## DATASET CONTENT
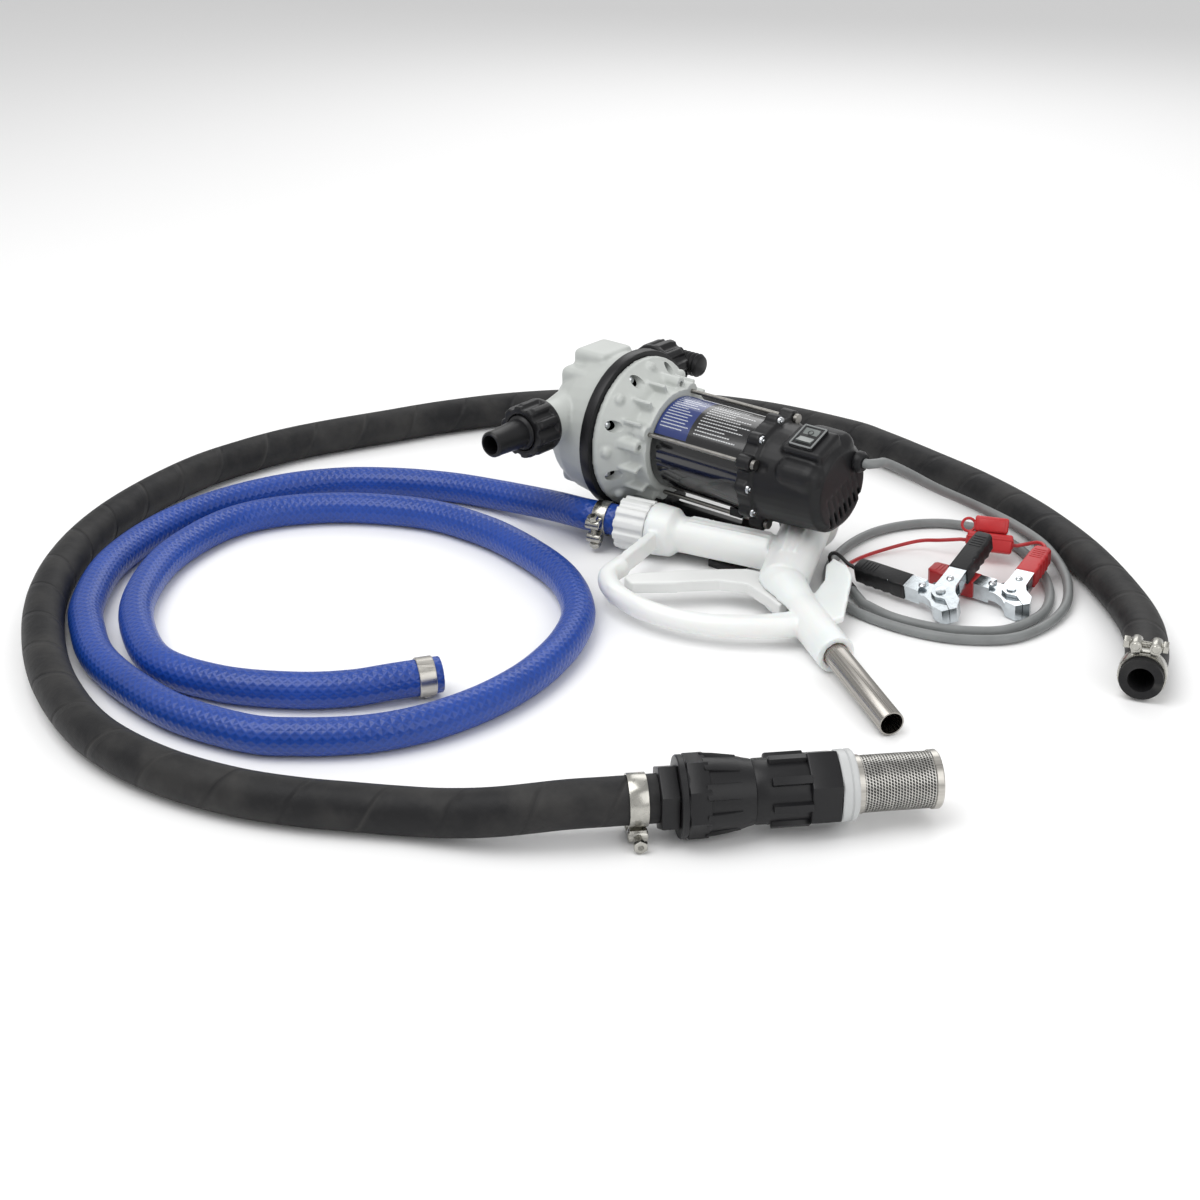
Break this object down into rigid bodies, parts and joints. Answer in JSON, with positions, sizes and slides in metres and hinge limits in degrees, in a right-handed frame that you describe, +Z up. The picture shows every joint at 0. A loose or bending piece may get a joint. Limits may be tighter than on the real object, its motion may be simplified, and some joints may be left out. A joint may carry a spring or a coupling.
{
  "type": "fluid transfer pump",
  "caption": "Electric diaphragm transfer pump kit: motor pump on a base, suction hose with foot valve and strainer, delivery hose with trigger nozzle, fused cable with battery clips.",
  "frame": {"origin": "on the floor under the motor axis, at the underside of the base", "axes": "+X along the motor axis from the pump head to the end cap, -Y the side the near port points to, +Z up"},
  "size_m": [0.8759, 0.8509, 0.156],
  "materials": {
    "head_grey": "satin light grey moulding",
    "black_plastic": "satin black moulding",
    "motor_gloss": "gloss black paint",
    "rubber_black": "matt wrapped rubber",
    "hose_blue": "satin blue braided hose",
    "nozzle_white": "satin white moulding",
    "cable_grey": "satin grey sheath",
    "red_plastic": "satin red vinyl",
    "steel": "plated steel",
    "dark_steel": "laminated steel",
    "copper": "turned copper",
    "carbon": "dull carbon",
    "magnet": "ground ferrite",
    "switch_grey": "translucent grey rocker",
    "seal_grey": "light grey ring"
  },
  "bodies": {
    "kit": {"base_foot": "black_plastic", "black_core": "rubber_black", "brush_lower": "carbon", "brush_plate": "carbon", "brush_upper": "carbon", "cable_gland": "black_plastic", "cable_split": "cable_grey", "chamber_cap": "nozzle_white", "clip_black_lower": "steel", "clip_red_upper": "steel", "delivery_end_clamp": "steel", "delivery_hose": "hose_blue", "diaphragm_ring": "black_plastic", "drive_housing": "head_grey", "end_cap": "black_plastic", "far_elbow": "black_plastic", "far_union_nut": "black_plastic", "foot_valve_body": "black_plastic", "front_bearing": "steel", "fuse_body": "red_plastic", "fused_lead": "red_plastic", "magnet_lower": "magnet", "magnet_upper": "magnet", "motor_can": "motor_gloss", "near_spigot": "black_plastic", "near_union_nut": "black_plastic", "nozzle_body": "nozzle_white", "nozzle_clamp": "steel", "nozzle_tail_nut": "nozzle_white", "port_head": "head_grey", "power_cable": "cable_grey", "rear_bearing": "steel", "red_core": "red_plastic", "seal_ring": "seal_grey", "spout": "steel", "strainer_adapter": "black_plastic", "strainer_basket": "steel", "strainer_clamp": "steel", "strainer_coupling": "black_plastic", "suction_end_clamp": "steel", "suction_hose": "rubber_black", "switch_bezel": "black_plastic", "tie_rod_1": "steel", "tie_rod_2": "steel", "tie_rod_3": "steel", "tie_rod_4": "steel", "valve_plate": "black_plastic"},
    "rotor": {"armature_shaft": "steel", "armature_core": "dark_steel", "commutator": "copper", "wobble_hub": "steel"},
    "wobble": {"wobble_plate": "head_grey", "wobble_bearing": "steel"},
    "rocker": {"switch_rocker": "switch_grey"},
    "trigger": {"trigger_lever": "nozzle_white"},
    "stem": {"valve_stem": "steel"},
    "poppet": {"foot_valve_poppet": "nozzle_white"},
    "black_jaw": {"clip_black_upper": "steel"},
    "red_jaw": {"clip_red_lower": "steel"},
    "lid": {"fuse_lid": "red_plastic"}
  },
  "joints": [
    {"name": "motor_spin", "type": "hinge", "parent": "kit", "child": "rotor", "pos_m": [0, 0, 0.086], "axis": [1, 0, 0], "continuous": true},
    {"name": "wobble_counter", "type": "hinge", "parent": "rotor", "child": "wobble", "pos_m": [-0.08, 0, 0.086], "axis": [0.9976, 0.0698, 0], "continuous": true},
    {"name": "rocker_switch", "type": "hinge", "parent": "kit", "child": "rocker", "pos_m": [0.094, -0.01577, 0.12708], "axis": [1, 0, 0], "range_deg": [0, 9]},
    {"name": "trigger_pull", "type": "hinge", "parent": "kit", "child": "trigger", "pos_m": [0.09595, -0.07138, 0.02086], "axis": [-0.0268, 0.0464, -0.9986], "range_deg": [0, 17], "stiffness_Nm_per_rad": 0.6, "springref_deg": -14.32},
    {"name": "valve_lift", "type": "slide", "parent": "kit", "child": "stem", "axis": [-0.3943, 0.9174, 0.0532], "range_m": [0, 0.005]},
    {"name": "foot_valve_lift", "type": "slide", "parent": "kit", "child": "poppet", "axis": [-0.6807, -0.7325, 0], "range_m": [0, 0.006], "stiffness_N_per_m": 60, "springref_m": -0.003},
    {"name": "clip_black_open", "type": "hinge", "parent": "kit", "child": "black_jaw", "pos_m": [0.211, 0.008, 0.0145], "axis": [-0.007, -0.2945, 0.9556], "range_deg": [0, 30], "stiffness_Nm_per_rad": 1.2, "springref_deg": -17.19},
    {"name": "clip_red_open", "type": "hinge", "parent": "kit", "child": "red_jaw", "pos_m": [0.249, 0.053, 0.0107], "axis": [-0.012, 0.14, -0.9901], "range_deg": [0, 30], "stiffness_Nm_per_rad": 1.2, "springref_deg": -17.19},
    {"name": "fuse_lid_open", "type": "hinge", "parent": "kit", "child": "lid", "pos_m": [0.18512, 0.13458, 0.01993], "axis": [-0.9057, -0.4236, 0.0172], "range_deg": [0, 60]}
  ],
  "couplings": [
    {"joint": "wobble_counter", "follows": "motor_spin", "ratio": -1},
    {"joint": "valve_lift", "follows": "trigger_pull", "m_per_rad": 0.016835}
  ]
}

## STATED EXERCISE
Write out the whole listing again, exactly as it stands.

## REPLY
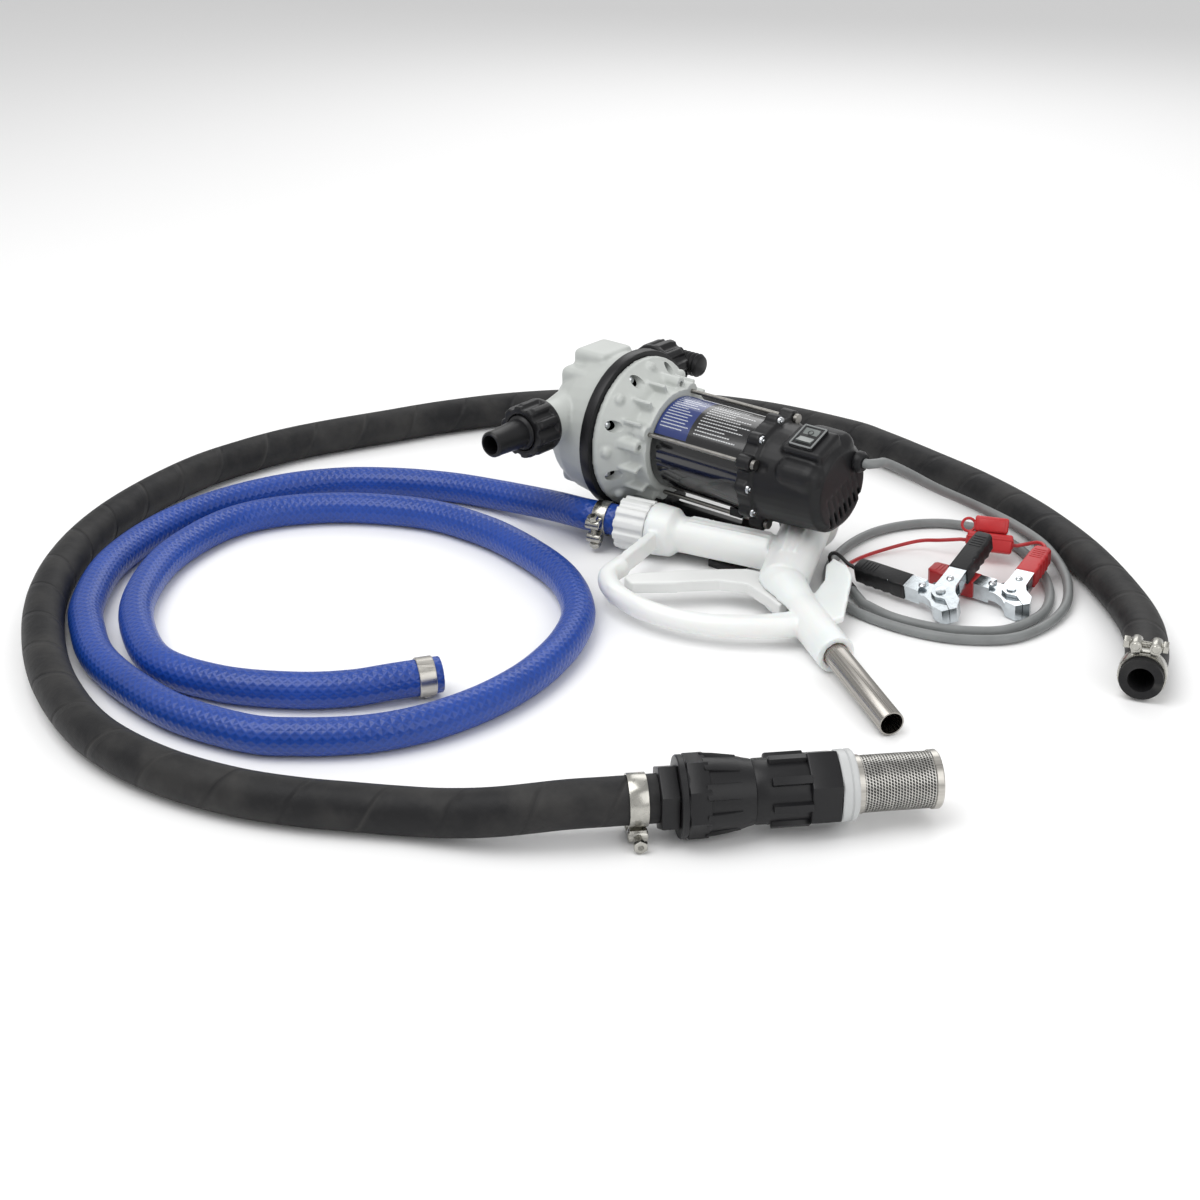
Break this object down into rigid bodies, parts and joints. Answer in JSON, with positions, sizes and slides in metres and hinge limits in degrees, in a right-handed frame that you describe, +Z up. The picture shows every joint at 0. A loose or bending piece may get a joint. Limits may be tighter than on the real object, its motion may be simplified, and some joints may be left out. A joint may carry a spring or a coupling.
{
  "type": "fluid transfer pump",
  "caption": "Electric diaphragm transfer pump kit: motor pump on a base, suction hose with foot valve and strainer, delivery hose with trigger nozzle, fused cable with battery clips.",
  "frame": {"origin": "on the floor under the motor axis, at the underside of the base", "axes": "+X along the motor axis from the pump head to the end cap, -Y the side the near port points to, +Z up"},
  "size_m": [0.8759, 0.8509, 0.156],
  "materials": {
    "head_grey": "satin light grey moulding",
    "black_plastic": "satin black moulding",
    "motor_gloss": "gloss black paint",
    "rubber_black": "matt wrapped rubber",
    "hose_blue": "satin blue braided hose",
    "nozzle_white": "satin white moulding",
    "cable_grey": "satin grey sheath",
    "red_plastic": "satin red vinyl",
    "steel": "plated steel",
    "dark_steel": "laminated steel",
    "copper": "turned copper",
    "carbon": "dull carbon",
    "magnet": "ground ferrite",
    "switch_grey": "translucent grey rocker",
    "seal_grey": "light grey ring"
  },
  "bodies": {
    "kit": {"base_foot": "black_plastic", "black_core": "rubber_black", "brush_lower": "carbon", "brush_plate": "carbon", "brush_upper": "carbon", "cable_gland": "black_plastic", "cable_split": "cable_grey", "chamber_cap": "nozzle_white", "clip_black_lower": "steel", "clip_red_upper": "steel", "delivery_end_clamp": "steel", "delivery_hose": "hose_blue", "diaphragm_ring": "black_plastic", "drive_housing": "head_grey", "end_cap": "black_plastic", "far_elbow": "black_plastic", "far_union_nut": "black_plastic", "foot_valve_body": "black_plastic", "front_bearing": "steel", "fuse_body": "red_plastic", "fused_lead": "red_plastic", "magnet_lower": "magnet", "magnet_upper": "magnet", "motor_can": "motor_gloss", "near_spigot": "black_plastic", "near_union_nut": "black_plastic", "nozzle_body": "nozzle_white", "nozzle_clamp": "steel", "nozzle_tail_nut": "nozzle_white", "port_head": "head_grey", "power_cable": "cable_grey", "rear_bearing": "steel", "red_core": "red_plastic", "seal_ring": "seal_grey", "spout": "steel", "strainer_adapter": "black_plastic", "strainer_basket": "steel", "strainer_clamp": "steel", "strainer_coupling": "black_plastic", "suction_end_clamp": "steel", "suction_hose": "rubber_black", "switch_bezel": "black_plastic", "tie_rod_1": "steel", "tie_rod_2": "steel", "tie_rod_3": "steel", "tie_rod_4": "steel", "valve_plate": "black_plastic"},
    "rotor": {"armature_shaft": "steel", "armature_core": "dark_steel", "commutator": "copper", "wobble_hub": "steel"},
    "wobble": {"wobble_plate": "head_grey", "wobble_bearing": "steel"},
    "rocker": {"switch_rocker": "switch_grey"},
    "trigger": {"trigger_lever": "nozzle_white"},
    "stem": {"valve_stem": "steel"},
    "poppet": {"foot_valve_poppet": "nozzle_white"},
    "black_jaw": {"clip_black_upper": "steel"},
    "red_jaw": {"clip_red_lower": "steel"},
    "lid": {"fuse_lid": "red_plastic"}
  },
  "joints": [
    {"name": "motor_spin", "type": "hinge", "parent": "kit", "child": "rotor", "pos_m": [0, 0, 0.086], "axis": [1, 0, 0], "continuous": true},
    {"name": "wobble_counter", "type": "hinge", "parent": "rotor", "child": "wobble", "pos_m": [-0.08, 0, 0.086], "axis": [0.9976, 0.0698, 0], "continuous": true},
    {"name": "rocker_switch", "type": "hinge", "parent": "kit", "child": "rocker", "pos_m": [0.094, -0.01577, 0.12708], "axis": [1, 0, 0], "range_deg": [0, 9]},
    {"name": "trigger_pull", "type": "hinge", "parent": "kit", "child": "trigger", "pos_m": [0.09595, -0.07138, 0.02086], "axis": [-0.0268, 0.0464, -0.9986], "range_deg": [0, 17], "stiffness_Nm_per_rad": 0.6, "springref_deg": -14.32},
    {"name": "valve_lift", "type": "slide", "parent": "kit", "child": "stem", "axis": [-0.3943, 0.9174, 0.0532], "range_m": [0, 0.005]},
    {"name": "foot_valve_lift", "type": "slide", "parent": "kit", "child": "poppet", "axis": [-0.6807, -0.7325, 0], "range_m": [0, 0.006], "stiffness_N_per_m": 60, "springref_m": -0.003},
    {"name": "clip_black_open", "type": "hinge", "parent": "kit", "child": "black_jaw", "pos_m": [0.211, 0.008, 0.0145], "axis": [-0.007, -0.2945, 0.9556], "range_deg": [0, 30], "stiffness_Nm_per_rad": 1.2, "springref_deg": -17.19},
    {"name": "clip_red_open", "type": "hinge", "parent": "kit", "child": "red_jaw", "pos_m": [0.249, 0.053, 0.0107], "axis": [-0.012, 0.14, -0.9901], "range_deg": [0, 30], "stiffness_Nm_per_rad": 1.2, "springref_deg": -17.19},
    {"name": "fuse_lid_open", "type": "hinge", "parent": "kit", "child": "lid", "pos_m": [0.18512, 0.13458, 0.01993], "axis": [-0.9057, -0.4236, 0.0172], "range_deg": [0, 60]}
  ],
  "couplings": [
    {"joint": "wobble_counter", "follows": "motor_spin", "ratio": -1},
    {"joint": "valve_lift", "follows": "trigger_pull", "m_per_rad": 0.016835}
  ]
}